Dr Sherratt describes the influences on Hitler before he rose to power — notably Houston Stewart Chamberlain, from the Wagner family circle in Bayreuth, Feuerbach, Schopenhauer and (insofar as he could understand him) Nietzsche. Hitler does not really seem to have understood philosophy. Had he done so he would have recognised Chamberlain as a charlatan and seen that his reading of Nietzsche was superficial and selective. This leads inevitably to the main problem with Hitler: of all "his" philosophers, he was the philosopher-in-chief. Since his principal tract was the ragbag of prolix bigotries that is Mein Kampf, we know how warped and inadequate the quality of his "thought" was, and how little qualified he was to judge others.

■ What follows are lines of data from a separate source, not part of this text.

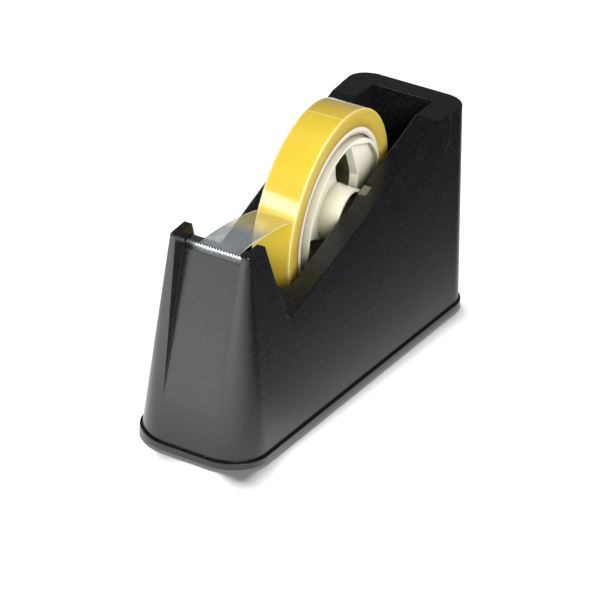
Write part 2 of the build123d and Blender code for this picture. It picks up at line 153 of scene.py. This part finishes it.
# moulded plastic of the body
shellLook = {
    "dark": (0.0012, 0.0016, 0.0020), "light": (0.0034, 0.0040, 0.0046),
    "fleck": (0.062, 0.067, 0.070), "flecks": 0.42, "fleckFrom": 0.42, "fleckSlope": 3.2,
    "rough": 0.24, "grainRough": 0.26, "handledRough": 0.12, "scuffRough": 0.1,
    "grain": 1600, "grainBump": 0.30, "grainDepth": 0.12 * mm, "edge": 0.5 * mm,
}


def shellPlastic():
    paint = Paint("shellPlastic")
    grain = paint.noise(shellLook["grain"], 3, 0.65)
    speckle = paint.noise(shellLook["grain"] * 0.5, 2, 0.6)
    cloud = paint.noise(22, 3, 0.55)
    handled = paint.noise(70, 4, 0.6)
    scuff = paint.noise(260, 2, 0.5, paint.stretched(1.0, 0.12, 1.0)).past(0.63, 3)
    colour = paint.blend(cloud * 0.5 + speckle * 0.5, shellLook["dark"], shellLook["light"])
    # metallic flecks in the plastic
    fleck = grain.past(shellLook["fleckFrom"], shellLook["fleckSlope"]) * shellLook["flecks"]
    colour = paint.blend(fleck, colour, shellLook["fleck"])
    rough = shellLook["rough"] + (grain - 0.5) * shellLook["grainRough"]
    rough = rough + (handled - 0.5) * shellLook["handledRough"] + scuff * shellLook["scuffRough"]
    normal = paint.bump(grain + speckle * 0.6, shellLook["grainBump"], shellLook["grainDepth"],
                        paint.softEdge(shellLook["edge"]))
    return paint.finish(Base_Color=colour, Metallic=fleck, Roughness=rough.clamp(), Normal=normal)


baseLook = {
    "dark": (0.005, 0.0055, 0.006), "light": (0.013, 0.0135, 0.013),
    "dust": (0.06, 0.06, 0.055), "dustiness": 0.3, "rough": 0.30, "edge": 0.6 * mm,
}


def basePlastic():
    paint = Paint("basePlastic")
    grain = paint.noise(1100, 3, 0.6)
    cloud = paint.noise(35, 3)
    dust = paint.noise(400, 4, 0.7).past(0.6, 3)
    colour = paint.blend(cloud, baseLook["dark"], baseLook["light"])
    colour = paint.blend(dust * baseLook["dustiness"], colour, baseLook["dust"])
    rough = (baseLook["rough"] + (grain - 0.5) * 0.2 + dust * 0.1).clamp()
    normal = paint.bump(grain, 0.2, 0.1 * mm, paint.softEdge(baseLook["edge"]))
    return paint.finish(Base_Color=colour, Roughness=rough, Normal=normal)


# cutter, rest and fixings
steelLook = {
    "bright": (0.82, 0.83, 0.84), "dull": (0.50, 0.51, 0.52), "rough": 0.24,
    "gum": (0.45, 0.40, 0.28), "gumminess": 0.25,
}


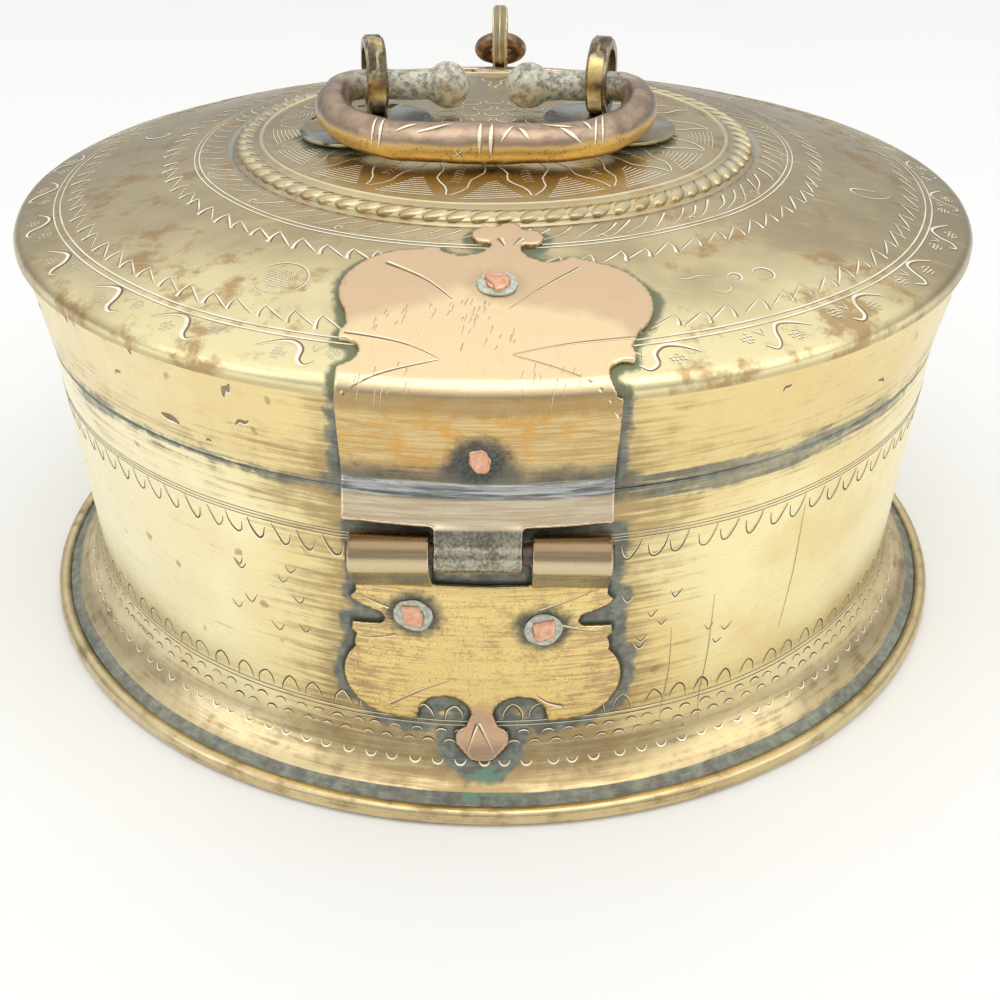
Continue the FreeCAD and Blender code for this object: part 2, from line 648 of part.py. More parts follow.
def build():
    """Every piece of the box by its node name."""
    wall, dome, band = drum_wall(), lid_dome(), lid_side_band()
    collar = mouth_collar()
    rear_low, front_low = lower_plate(pin_radius), to_front(lower_plate(pin_radius + clasp_clearance))
    rear_up = upper_plate(hinge_lean, pin_radius + pin_clearance, dome)
    front_up = to_front(upper_plate(clasp_lean, pin_radius + clasp_clearance, dome))

    # rivet seats, hinge side and clasp side
    low_seats = [wall_seat(across, leaf_top - drop) for across, drop in lower_rivets]
    side_height = knuckle_height + side_rivet_rise
    side_seat = band_seat(side_height)
    lean = math.radians(hinge_lean)
    top_seat = dome_seat(top_rivet_inset * math.sin(lean),
                         knuckle_reach - top_rivet_inset * math.cos(lean), plate)
    low_stack = plate + sheet + washer_thickness
    side_stack = side_seat[0].y * -1 - band_radius(side_height) + sheet + washer_thickness
    top_stack = plate + sheet + washer_thickness

    low_holes = [shank_hole(*seat) for seat in low_seats]
    front_low_holes = [to_front(hole) for hole in low_holes]
    side_hole, top_hole = shank_hole(*side_seat), shank_hole(*top_seat)

    rings = [rivet_ring(seat, out, rear_low) for seat, out in low_seats]
    rivets = [rivet(seat, out, low_stack, ring_thickness) for seat, out in low_seats]
    washers = [inner_washer(seat - out * low_stack, out, wall) for seat, out in low_seats]
    side_rivet = rivet(side_seat[0], side_seat[1], side_stack, 0)
    top_rivet = rivet(top_seat[0], top_seat[1], top_stack, ring_thickness)
    top_ring = rivet_ring(top_seat[0], top_seat[1], rear_up)
    side_washer = inner_washer(side_seat[0] - side_seat[1] * side_stack, side_seat[1], band)
    top_washer = inner_washer(top_seat[0] - top_seat[1] * top_stack, top_seat[1], dome)

    # handle loops, washers and stems
    loops, dishes, stem_washers, stem_holes = [], [], [], []
    for side, turn, place in zip((-1, 1), loop_turns, dish_places):
        across = side * loop_half
        centre = V(across + handle_offset, 0, medallion_height(loop_half) + dish_thickness + loop_outer)
        stack = dish_thickness + sheet + washer_thickness + 0.4
        foot = centre - UP * loop_outer
        loops.append(stemmed_eye(centre, turn, loop_outer, loop_inner, loop_width, stack, stem_radius))
        hole = rod(stem_radius, foot - UP * 8, foot + UP)
        stem_holes.append(hole)
        dishes.append(one(cut_all(dished_washer(place), [hole, loops[-1], dome])))
        stem_washers.append(stem_washer(foot - UP * stack, dome))

    # front eye and its ring
    front_centre = to_front(Part.Vertex(loop_centre(0, front_loop_reach, front_loop_outer, plate))).Point
    front_stack = plate + sheet + washer_thickness + 0.8
    front_foot = front_centre - UP * front_loop_outer
    front_eye = stemmed_eye(front_centre, 0, front_loop_outer, front_loop_inner, front_loop_width, front_stack,
                            stem_radius)
    front_hole = rod(stem_radius, front_foot - UP * 8, front_foot + UP)
    front_up = one(cut_all(front_up, [to_front(side_hole), front_hole]))
    front_eye = one(front_eye.cut(front_up))
    stem_washers.append(stem_washer(front_foot - UP * front_stack, dome))

    handle, slope = resting_handle()
    print("handle axis height %.3f, slope at rest %.2f degrees" % (handle_axis_height(), slope))
    print("front eye centre", front_centre, "dome apex %.2f" % medallion_height(0))

    return {
        "base_tray": base_tray(),
        "drum_wall": one(cut_all(wall, low_holes + front_low_holes)),
        "mouth_collar": collar,
        "rear_lower_plate": one(cut_all(rear_low, low_holes)),
        "rear_lower_rivets": Part.makeCompound(rivets),
        "rear_lower_rivet_rings": Part.makeCompound(rings),
        "rear_hinge_pin": hinge_pin(),
        "front_lower_plate": one(cut_all(front_low, front_low_holes)),
        "front_lower_rivets": Part.makeCompound([to_front(piece) for piece in rivets]),
        "front_lower_rivet_rings": Part.makeCompound([to_front(piece) for piece in rings]),
        "box_inner_washers": Part.makeCompound(washers + [to_front(piece) for piece in washers]),
        "lid_dome": one(cut_all(dome, [top_hole, front_hole] + stem_holes)),
        "lid_side_band": one(cut_all(band, [side_hole, to_front(side_hole)])),
        "rear_upper_plate": one(cut_all(rear_up, [side_hole, top_hole])),
        "rear_upper_rivets": Part.makeCompound([side_rivet, top_rivet]),
        "rear_upper_rivet_ring": top_ring,
        "front_upper_plate": front_up,
        "front_upper_rivet": to_front(side_rivet),
        "lid_inner_washers": Part.makeCompound([side_washer, to_front(side_washer), top_washer]),
        "handle_loop_left": loops[0],
        "handle_loop_right": loops[1],
        "loop_washer_left": dishes[0],
        "loop_washer_right": dishes[1],
        "loop_inner_washers": Part.makeCompound(stem_washers),
        "front_loop": front_eye,
        "carrying_handle": handle,
        "pull_ring": pull_ring(front_centre),
    }


os.makedirs("parts", exist_ok=True)
for name, shape in build().items():
    shape.exportStep("parts/%s.step" % name)
    print("%-24s solids %d  volume %9.1f" % (name, len(shape.Solids), shape.Volume), shape.isValid())
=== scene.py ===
# %% [markdown]
# # Chapati box
# A round brass box for flatbreads, with a hinged lid, a carrying handle and engraved bands.
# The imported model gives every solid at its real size. This lesson dresses those solids:
# the big turned sheets are spun again with dents in them, the plates and castings are worn
# at their edges, the engraving is cut stroke by stroke, and old grime gathers in the corners.

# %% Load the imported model
import json
import math
import random

import bmesh
import bpy
from mathutils import Matrix, Vector
from mathutils.bvhtree import BVHTree


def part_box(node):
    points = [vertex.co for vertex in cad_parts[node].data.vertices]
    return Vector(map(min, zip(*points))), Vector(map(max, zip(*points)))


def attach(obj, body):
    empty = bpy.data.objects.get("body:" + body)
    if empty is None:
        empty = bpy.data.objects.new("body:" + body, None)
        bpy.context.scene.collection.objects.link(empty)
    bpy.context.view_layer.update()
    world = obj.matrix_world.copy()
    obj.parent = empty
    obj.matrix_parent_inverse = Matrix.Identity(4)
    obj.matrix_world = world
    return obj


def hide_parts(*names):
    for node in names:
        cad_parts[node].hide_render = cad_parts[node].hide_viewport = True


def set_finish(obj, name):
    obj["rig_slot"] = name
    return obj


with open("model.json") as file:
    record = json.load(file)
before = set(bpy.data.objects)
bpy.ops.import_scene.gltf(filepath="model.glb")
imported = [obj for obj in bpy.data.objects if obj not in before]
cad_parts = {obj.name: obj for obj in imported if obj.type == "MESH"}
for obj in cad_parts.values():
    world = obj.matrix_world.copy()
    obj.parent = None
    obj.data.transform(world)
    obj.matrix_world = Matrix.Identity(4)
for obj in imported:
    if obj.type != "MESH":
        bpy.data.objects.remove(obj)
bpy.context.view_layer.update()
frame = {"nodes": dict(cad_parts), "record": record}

# %% [markdown]
# The camera stands where the photographer stood: a little above the lid, close to the hinge.
# Its place was found by fitting the ellipses of the lid, the seam and the foot.

# %% The camera
MM = 0.001
PHOTO_LENS = 48.72            # millimetres on a 36 mm sensor
CAMERA_PLACE = Vector((7.80, -357.6, 224.7)) * MM
CAMERA_DOWN = math.radians(30.965)
CAMERA_HEADING = math.radians(0.923)
CAMERA_ROLL = math.radians(0.24)


def add_camera():
    """The photograph's viewpoint, as the scene's camera."""
    camera = bpy.data.objects.new("camera", bpy.data.cameras.new("camera"))
    camera.data.lens = PHOTO_LENS
    camera.data.sensor_width = 36.0
    camera.data.clip_start = 0.01
    turn = Matrix.Rotation(CAMERA_HEADING, 4, "Z") @ Matrix.Rotation(math.pi / 2 - CAMERA_DOWN, 4, "X")
    camera.matrix_world = Matrix.Translation(CAMERA_PLACE) @ turn @ Matrix.Rotation(CAMERA_ROLL, 4, "Z")
    bpy.context.scene.collection.objects.link(camera)
    bpy.context.scene.camera = camera
    return camera


add_camera()
print("camera at", [round(v, 4) for v in CAMERA_PLACE])

# %% [markdown]
# A few helpers come first. Blender's operators act on whatever is selected, so one helper
# selects a single object, one runs edit-mode steps, and one adds a modifier and applies it.
# Every finished piece then gets its body, its material slot and the node it stands for.

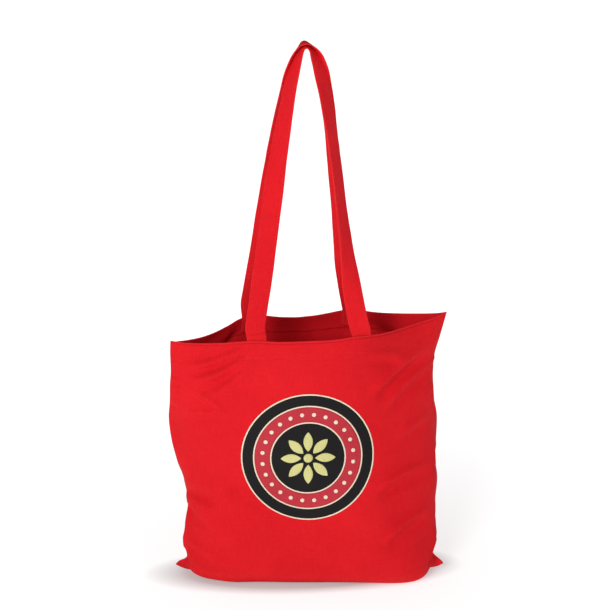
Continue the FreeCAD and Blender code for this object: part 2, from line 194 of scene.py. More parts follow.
SIM_SCALE = 4  # the simulation runs larger than life, where the solver's distances suit the cloth
SIM_FRAMES = 30
FILLING_INSET = 4 * MM
FILLING_BOTTOM, FILLING_TOP = 0.075, FLAT_HEIGHT - 0.06
FILLING_POINTS = 61  # across each of its sides
GAP = 1.2 * MM  # how far the cloth keeps off what it touches
FLOOR_LEVEL = -1.8 * GAP  # the solver holds the cloth about this far off its floor
EASING = 4  # rounds of smoothing after the simulation
EAR_CELLS = 4  # how many points of each seam are held at the lower corners


def new_object(name, mesh):
    obj = bpy.data.objects.new(name, mesh)
    bpy.context.scene.collection.objects.link(obj)
    return obj


def numbered(count, across):
    """Vertex numbers of a grid."""
    return np.arange(count * across).reshape(count, across)


def grid_faces(index):
    """Quads of a grid of vertex numbers."""
    corners = (index[:-1, :-1], index[:-1, 1:], index[1:, 1:], index[1:, :-1])
    return np.stack(corners, -1).reshape(-1, 4)


def simple_object(name, points, faces):
    mesh = bpy.data.meshes.new(name)
    mesh.from_pydata((np.asarray(points).reshape(-1, 3) * SIM_SCALE).tolist(), [], faces)
    mesh.update()
    return new_object(name, mesh)


def bag_grids():
    """Vertex numbers of both panels, which share the side and bottom seams, and where the
    vertices are at the start and in the flat cut."""
    rows = {side: np.array([form_row(side, j * CELL, COLUMNS + 1) for j in range(ROWS + 1)])
            for side in (FRONT, BACK)}
    front = numbered(ROWS + 1, COLUMNS + 1)
    back = front.copy()
    back[1:, 1:-1] = front.size + numbered(ROWS, COLUMNS - 1)
    start = np.concatenate([rows[FRONT].reshape(-1, 3), rows[BACK][1:, 1:-1].reshape(-1, 3)])
    v, u = np.meshgrid(np.arange(ROWS + 1) * CELL, np.arange(COLUMNS + 1) * CELL, indexing="ij")
    cut = np.stack([u, v, 0 * u], -1)
    flat = np.concatenate([cut.reshape(-1, 3), cut[1:, 1:-1].reshape(-1, 3)])
    return {FRONT: front, BACK: back}, start, flat


def add_filling():
    """A closed body a little inside the form, standing for what fills the bag out."""
    rings = []
    for v in np.arange(FILLING_BOTTOM, FILLING_TOP, CELL):
        walls = [form_row(side, v, FILLING_POINTS, FILLING_INSET) for side in (FRONT, BACK)]
        rings.append(np.concatenate([walls[0][:-1], walls[1][:0:-1]]))
    index = numbered(len(rings), len(rings[0]))
    faces = grid_faces(np.concatenate([index, index[:, :1]], 1)).tolist()
    faces += [index[0, ::-1].tolist(), index[-1].tolist()]
    return add_collider(simple_object("filling", rings, faces))


def add_collider(obj):
    obj.modifiers.new("collision", "COLLISION")
    obj.collision.thickness_outer = GAP * SIM_SCALE
    obj.collision.cloth_friction = 6
    return obj


def simulate_bag():
    """Drapes the flat cut over the form under gravity and gives both panels as grids of points."""
    index, start, flat = bag_grids()
    faces = np.concatenate([grid_faces(index[FRONT]), grid_faces(index[BACK])[:, ::-1]]).tolist()
    bag = simple_object("simulated_bag", start, faces)
    bag.shape_key_add(name="start")
    cut = bag.shape_key_add(name="flat cut")
    cut.data.foreach_set("co", (flat * SIM_SCALE).ravel())

    pins = bag.vertex_groups.new(name="held")
    hems = bag.vertex_groups.new(name="hems")
    deep = round(HEM_DEPTH / CELL)
    for side, grid in index.items():
        hems.add(grid[-deep - 1:].ravel().tolist(), 1, "REPLACE")
        mouth_x = start[grid[-1], 0]
        held = [grid[-deep:, np.abs(mouth_x - foot) < STRAP_WIDTH / 2 + 1 * MM]
                for foot in strap_feet(side)]
        held += [grid[-deep:, [0, -1]], grid[:EAR_CELLS, [0, -1]]]
        held += [grid[0, :EAR_CELLS], grid[0, -EAR_CELLS:]]
        for part in held:
            pins.add(part.ravel().tolist(), 1, "REPLACE")

    corners = [(x, y, FLOOR_LEVEL) for x, y in SQUARE]
    floor = add_collider(simple_object("simulation_floor", corners, [(0, 1, 2, 3)]))
    helpers = [bag, add_filling(), floor]

    cloth = bag.modifiers.new("cloth", "CLOTH")
    settings = cloth.settings
    settings.quality = 7
    settings.mass = 0.3
    settings.tension_stiffness, settings.compression_stiffness = 30, 8
    settings.shear_stiffness = 6
    settings.bending_stiffness, settings.bending_stiffness_max = 1.5, 25
    settings.vertex_group_bending = hems.name
    settings.tension_damping = settings.compression_damping = settings.shear_damping = 5
    settings.air_damping = 2
    settings.vertex_group_mass = pins.name
    settings.rest_shape_key = cut
    cloth.collision_settings.distance_min = GAP * SIM_SCALE
    cloth.collision_settings.collision_quality = 2

    scene = bpy.context.scene
    cloth.point_cache.frame_end = scene.frame_end = SIM_FRAMES
    for step in range(1, SIM_FRAMES + 1):
        scene.frame_set(step)
    result = bag.evaluated_get(bpy.context.evaluated_depsgraph_get()).data
    points = np.zeros(len(flat) * 3)
    result.vertices.foreach_get("co", points)
    points = points.reshape(-1, 3) / SIM_SCALE
    scene.frame_set(1)
    for obj in helpers:
        bpy.data.objects.remove(obj)
    return {side: eased(points[index[side]]) for side in (FRONT, BACK)}


def eased(grid):
    """Takes the solver's sharpest kinks out of a panel. Both panels keep the same seams."""
    for _ in range(EASING):
        for axis in (0, 1):
            rows = np.moveaxis(grid.copy(), axis, 0)
            rows[1:-1] = (rows[:-2] + 2 * rows[1:-1] + rows[2:]) / 4
            grid = np.moveaxis(rows, 0, axis)
    return grid


# ---- folds, puckers and relief, laid over the simulated cloth ----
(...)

Dr Sherratt provides compelling studies of the philosophers who fled or died rather than play along with Hitler. There was Walter Benjamin, a philosopher who was supposedly the finest writer in German, who went into exile shortly after Hitler came to power. It was his misfortune to have made France his home, and as the Gestapo closed in on him near the Spanish border in September 1940 he took enough morphine "to kill a horse". There was Theodore Adorno, a musicologist who went first to Oxford (where he was taken up by Maurice Bowra, but patronised and derided by Isaiah Berlin, in further proof that his judgment and humanity were not all his adorers claim them to have been) and then to America. He ended up in Los Angeles, immersed in Hollywood. There was also Hannah Arendt, brilliant student and sometime mistress of Martin Heidegger, who managed to escape round-ups in an almost miraculous fashion. And it is Arendt who brings us back to the most puzzling and disturbing feature of this story.
Heidegger embraced Nazism with apparently complete enthusiasm. He was a genius: Dr Sherratt calls him "Hitler's Superman" but asks the question whether Hitler could possibly, with his "pernicious" and ignorant views attract to his cause someone so gifted. The answer was yes, and it was Heidegger. She recounts how in 1929 Heidegger had complained about the "Jewification" of his university — the word he uses is Verjudung, one that peppers the pages of Mein Kampf
On May 1, 1933, three months after Hitler came to power, Heidegger had joined the Nazi party in a blaze of publicity at the University of Freiburg, where he was professor and celebrated for his work in metaphysics. He had taken the precaution beforehand of disembarrassing himself of Arendt who, being Jewish, was not an ideal bedfellow. Heidegger made a speech protesting his devotion to National Socialism, and described the urgency of the need to Nazify Germany's universities. His reward was to be made rector of Freiburg, with an inauguration ceremony that he underwent in Nazi uniform and whose programme had the words of the Horst Wessel Lied printed on its back page. He then proceeded to remove all non-Aryans from the university. With the philosopher's approval, Brownshirts toured the campus and conducted military exercises there. Heidegger was such a disaster in his new post that even his loyalty to the party and the Führer could not preserve him in it for more than a year.
Heidegger endorsed the corruption of the German legal system under the Nazis. He also supported censorship. He maintained his devotion to Hitler until 1945, which ensured he would retain his chair and continue to have his books published. 
With the fall of the Third Reich, so began Heidegger's attempts to exculpate himself. He was outraged that there was a suggestion that he should be subject to denazification hearings, "singled out for punishment and defamation before the eyes of the whole city — indeed the whole world". Despite the zeal with which he had supported the Nazi party and its doctrines, Heidegger was classed merely as a fellow traveller, given emeritus status, and allowed to continue to teach.
That, though, was only the beginning of his good luck. His rehabilitation continued, and was managed not least by his former lover, Hannah Arendt. She argued the case for Heidegger around the world. She celebrated and promoted his genius. Heidegger had fallen in 1934 from the rectorship at Freiburg not least because his nationalism was considered to be too "romantic", and not of the Darwinian/Nietzschean variety favoured by the Nazis. He claimed to have found Mein Kampf, in parts, repugnant. What seems to have motivated Arendt in taking up the cudgels in favour of her former lover and teacher was not so much that she believed any of his excuses, but that the flame of their former relationship was rekindled when she met him again after her exile.
Whatever her motivation, the results were sobering. Heidegger died in 1976 with his reputation as intact as it could possibly be. Dr Sherratt describes him as being now the "star" of continental philosophy. The Jewish thinkers such as Arendt, Benjamin and Adorno, whom Nazis like Heidegger drove out of the country, are more peripheral. We like to pride ourselves on having finally disgraced and marginalised Nazism. Perhaps we should not be so sure.